I am perhaps less cynical about the creation of the Liaison Committee in the House of Commons, which tests the Prime Minister very thoroughly in the twice-yearly grillings that last several hours and that allow committee chairmen from across the spectrum of policy—on behalf of their colleagues in the committee, too—every opportunity to put the Prime Minister under searching scrutiny. I was struck by the evidence that was given to us by the former Justice Secretary Jack Straw. He talked about how he hardly ever had to accompany Barbara Castle to committee grillings when he was a political adviser in the 1970s, but how as a Minister and as a Cabinet Minister he went weekly or fortnightly to committees either of your Lordships' House or indeed to committees of the House of Commons to answer questions, and indeed subject himself to rigorous scrutiny, sometimes for hours at a time.

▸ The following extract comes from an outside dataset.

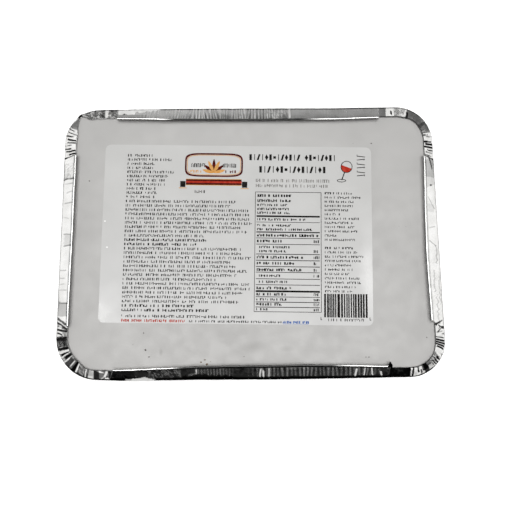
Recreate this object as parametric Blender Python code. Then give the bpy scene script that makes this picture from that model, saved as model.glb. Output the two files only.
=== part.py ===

I definitely do not think that there was a golden age and that somehow things suddenly went wrong in recent years. There is a great deal of continuity, as well as a certain amount of change, in the way in which the system works. I would not go as far as the noble Lord, Lord Heseltine, did when giving evidence to us. On page 109 of our report, he says:
“Watersheds—I should be the Vicar of Bray; nothing changes except the titles on the doors”.
There have been changes, and the committee was right to highlight some of them. None the less, Ministers and the Prime Minister have many avenues of accountability that ensure that they are held to account.
The report is right to preach the virtues and the importance both of accountability to Parliament and of Parliament’s vigilance in this respect. The report very much reinforces the message that ensuring that Governments of all persuasions are properly and thoroughly held to account is vital. While I am not a supporter of the coalition Government, I wish them well in taking forward the task of Cabinet government. They are unlikely, as the previous Government were, to turn to a presidential system, but will retain the elements of parliamentary democracy and Cabinet responsibility that we all rightly think are very important.